In August 2013, the mall went up for sale and was sold in February 2014 for $13 million to Mason Asset Management and Namdar Realty Group of New York.
In 2016, locally-based Impact Church announced that they would be moving into the former Belk location. In October 2019, construction began for the new church.
One of the many entrances to the mall’s west wing which still advertise International Decor Outlet’s store openings.
Also in 2016, International Decor Outlet announced its plans to open 86 storefronts in Regency Square Mall selling home furnishings and improvement products directly from international manufacturers. After signing a 10-year lease, the stores were supposed to open in summer 2016 but they never did.
International Decor Outlet is the defendant in multiple lawsuits by Chinese manufacturers who say they paid IDO but were not given the stores they were promised. IDO was also evicted from its headquarters in 2019 so with that in mind, it should be assumed that IDO has many financial issues which is probably a reason why they never opened the stores at Regency Square Mall.

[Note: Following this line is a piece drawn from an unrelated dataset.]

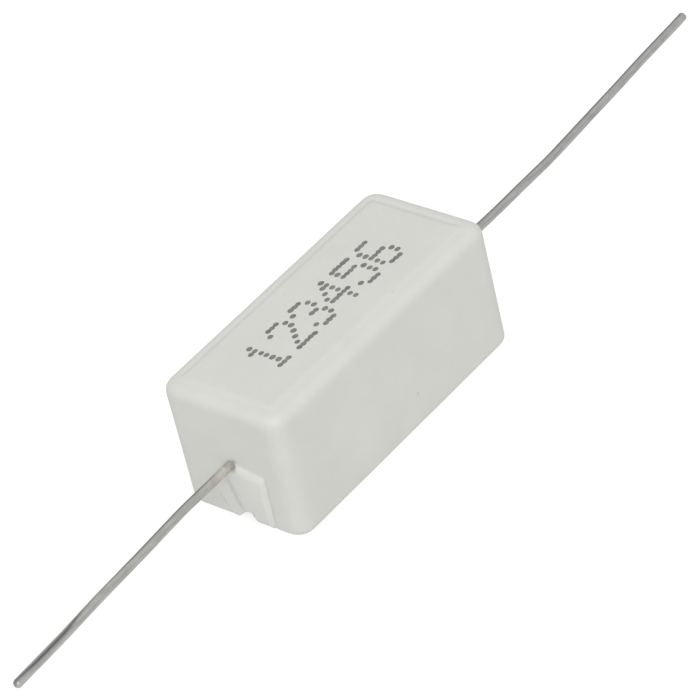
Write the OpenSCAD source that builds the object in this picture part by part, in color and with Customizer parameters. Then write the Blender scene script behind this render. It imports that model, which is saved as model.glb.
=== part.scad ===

It should be noted though that IDO claimed that the stores were never opened because of a leaky roof and faulty air conditioning which is the mall’s responsibility. The Jacksonville Automobile and Motorcycle Museum had plans to move into former Montgomery Ward space but abandoned those plans citing the same issues IDO had. In August 2019, the air conditioning stopped working throughout the mall so there is probably some truth to IDO’s claims.
Much of the west wing sits empty with entryways still advertising International Decor Outlet’s store openings. The east wing is the only accessible part of the mall, not including Dillard’s Clearance Center in the west wing of course. Many storefronts in the east wing sit empty with only a handful of stores, JCPenney, and the Jacksonville Police Station still operating.